**DATA BLOCK:**
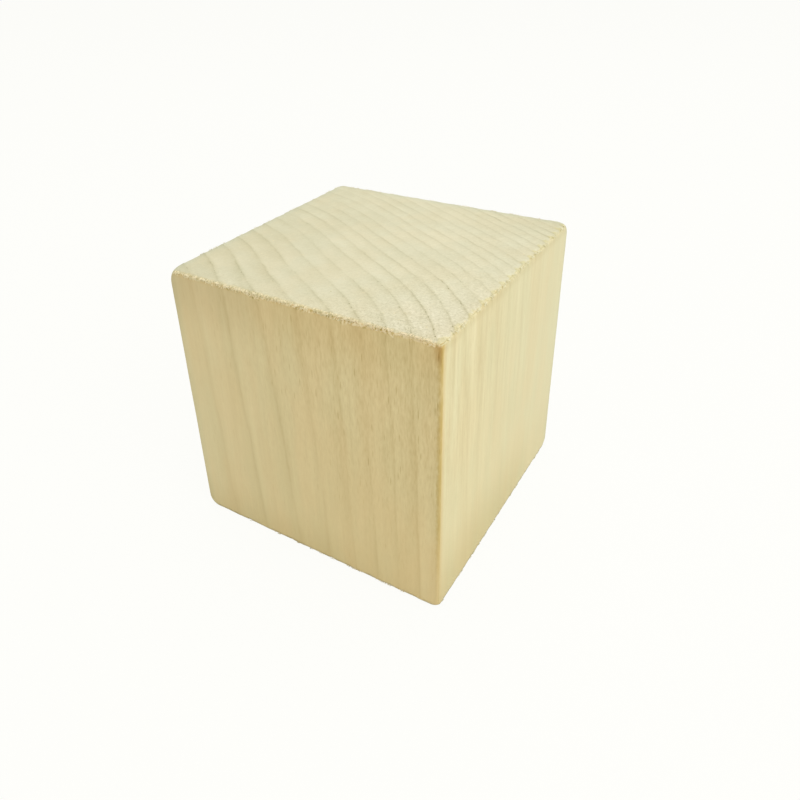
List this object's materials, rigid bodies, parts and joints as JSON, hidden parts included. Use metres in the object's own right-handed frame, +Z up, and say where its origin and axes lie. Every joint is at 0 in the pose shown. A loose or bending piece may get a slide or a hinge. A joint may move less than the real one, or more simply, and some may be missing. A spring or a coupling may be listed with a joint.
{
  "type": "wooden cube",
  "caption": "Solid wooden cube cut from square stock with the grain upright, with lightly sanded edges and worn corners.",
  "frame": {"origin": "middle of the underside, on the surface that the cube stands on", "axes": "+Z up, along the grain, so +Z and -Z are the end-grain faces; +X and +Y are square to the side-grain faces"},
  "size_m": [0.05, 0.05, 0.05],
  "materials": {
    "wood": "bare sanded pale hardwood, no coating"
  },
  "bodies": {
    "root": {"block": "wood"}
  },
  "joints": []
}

**TASK REQUIREMENTS:**
Extract the complete listing above, reproducing each line exactly.

**OUTPUT:**
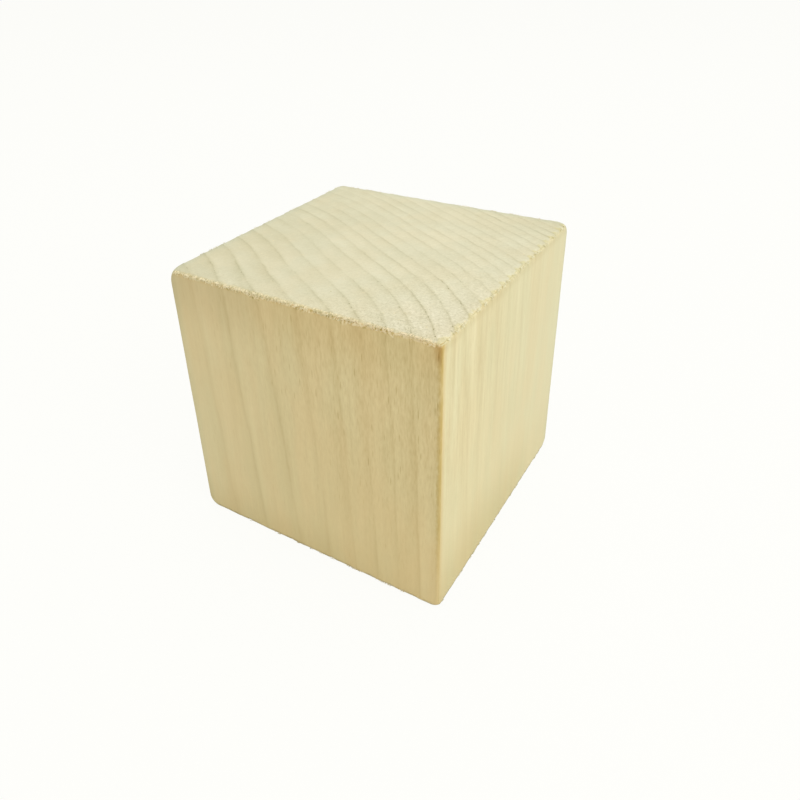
List this object's materials, rigid bodies, parts and joints as JSON, hidden parts included. Use metres in the object's own right-handed frame, +Z up, and say where its origin and axes lie. Every joint is at 0 in the pose shown. A loose or bending piece may get a slide or a hinge. A joint may move less than the real one, or more simply, and some may be missing. A spring or a coupling may be listed with a joint.
{
  "type": "wooden cube",
  "caption": "Solid wooden cube cut from square stock with the grain upright, with lightly sanded edges and worn corners.",
  "frame": {"origin": "middle of the underside, on the surface that the cube stands on", "axes": "+Z up, along the grain, so +Z and -Z are the end-grain faces; +X and +Y are square to the side-grain faces"},
  "size_m": [0.05, 0.05, 0.05],
  "materials": {
    "wood": "bare sanded pale hardwood, no coating"
  },
  "bodies": {
    "root": {"block": "wood"}
  },
  "joints": []
}